# PFC and Plants for SA Cichlid Tank



## euphr (Aug 9, 2015)

i am building a new main tank, 180 gallon acrylic.

We want to continue using plants with the south american cichlids but we are trying to determine the right substrate. Was looking at Eco complete for plants, but i am also reading that PFC is good. I am not sure if sand is good for south american cichlids as i know from mine that they like to move the gravel around.

Let me know your thoughts.


----------



## tanker3 (May 18, 2015)

This would depend on which plants you are keeping. I do not want to discourage anyone from buying what they want, but I had 2 plnated tanks for years. One with Eco Complete and the other with just plain gravel which I added Laterite to the base. Both tanks plants grew like mad. So draw your own conclution.


----------



## euphr (Aug 9, 2015)

Anyone have experience with plants in PFC? Do south american chiclids like sand?


----------



## nodima (Oct 3, 2002)

Do you mean Pool Filter Sand? PFS? I'm not sure what PFC would be.
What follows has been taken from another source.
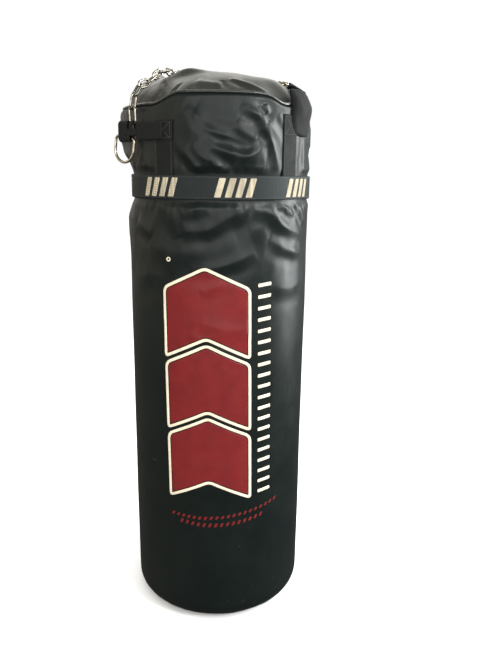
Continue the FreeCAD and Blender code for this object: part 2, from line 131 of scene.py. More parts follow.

I keep PFS with my south americans, mainly geophagus tank and they are constantly sifting through it. Gravel would not be a good idea with Geo's.

For my plant only tank, I'm using gravel with laterite as I'm too cheap to buy the good stuff!!


----------



## euphr (Aug 9, 2015)

Yes i meant PFS pool filter sand.  I guess i was tired when i created this.


----------



## halffrozen (Sep 24, 2011)

Simple plants like Java ferns and Anubias can grow fine, but that's because they really don't need to be planted like traditional plants. But if you're using just PFS, you'd need root tabs in your planted areas.


----------